平安時代には、観音様が広く信じられていました。観音様は、危機になると救いの手をさしのべてくれるとされます。戦の前に武士が「南無観世音菩薩」と唱えるのも、観音信仰が広まっていたひとつの証左です。特に、大和国初瀬(現在の奈良県櫻井市)の長谷(はせ)寺は、京都の清水寺(きよみずでら)などと並ぶ霊験あらたかな名刹として参拝する人が絶えなかったようです。
歌は、初瀬の山から吹き下ろす嵐に呼びかける形をとり、報われない辛い恋心がたかぶるさまが巧みに表現されています。

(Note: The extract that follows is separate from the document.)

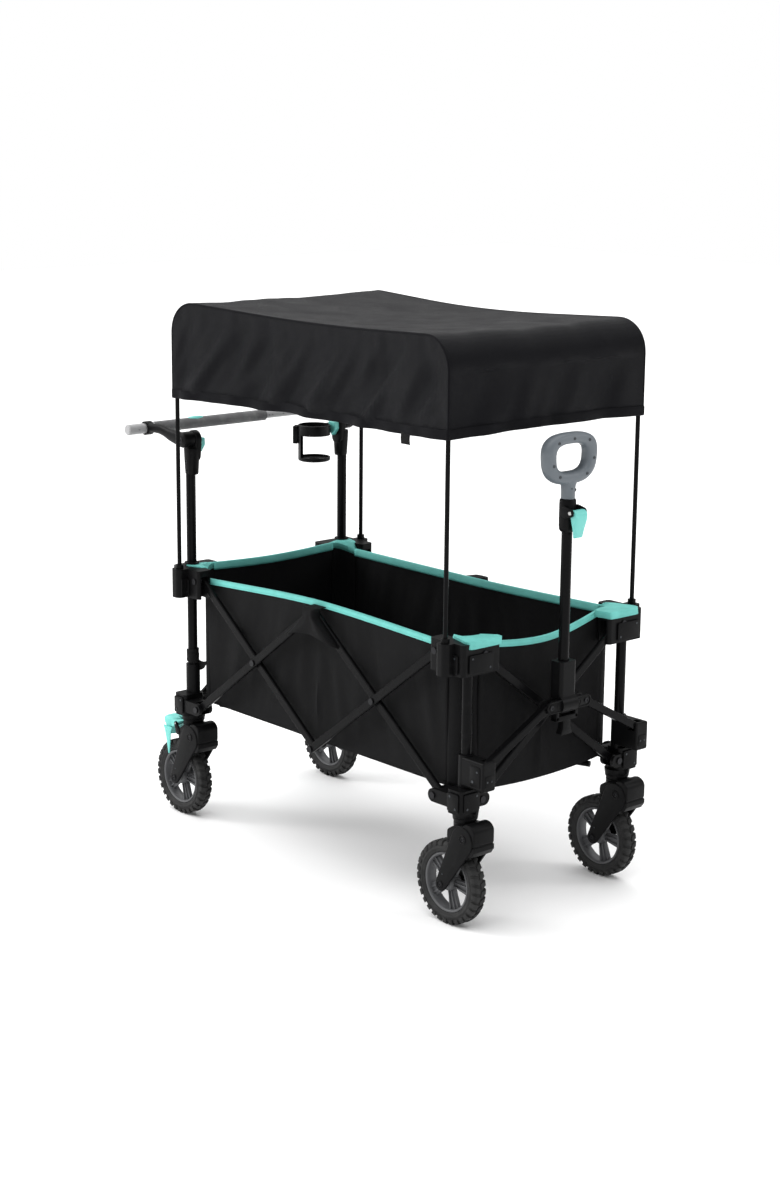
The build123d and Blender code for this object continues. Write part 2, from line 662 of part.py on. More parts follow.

素直で純粋な恋心を描き、激しい感情の動きを「山おろしよ」と字余りで詠んで際だたせる。そんなところに、言葉を自由自在に操る作者の真骨頂が感じられます。
作者・源俊頼は、情感あふれる歌をありとあらゆるテクニックで鮮やかに詠む和歌の天才で、現在でも多くのファンをもちます。
この歌に興味を持ったら「金葉集」なども詠まれ、より多くの歌に触れてみるのもいいでしょう。
この歌の舞台になった奈良県櫻井市の長谷寺は、真言宗豊山派の総本山。十一面観音像が本尊で多くの参拝者を迎えています。
別名「花のみてら」と呼ばれるほど四季折々の花が豊かで、吉野と並ぶ桜の名所でもあり、春には牡丹やあじさいが楽しめます。
広いお寺で、冬の風景もまた魅力的ですので、参拝に行かれるとよいでしょう。近鉄大阪線長谷寺駅で下車します。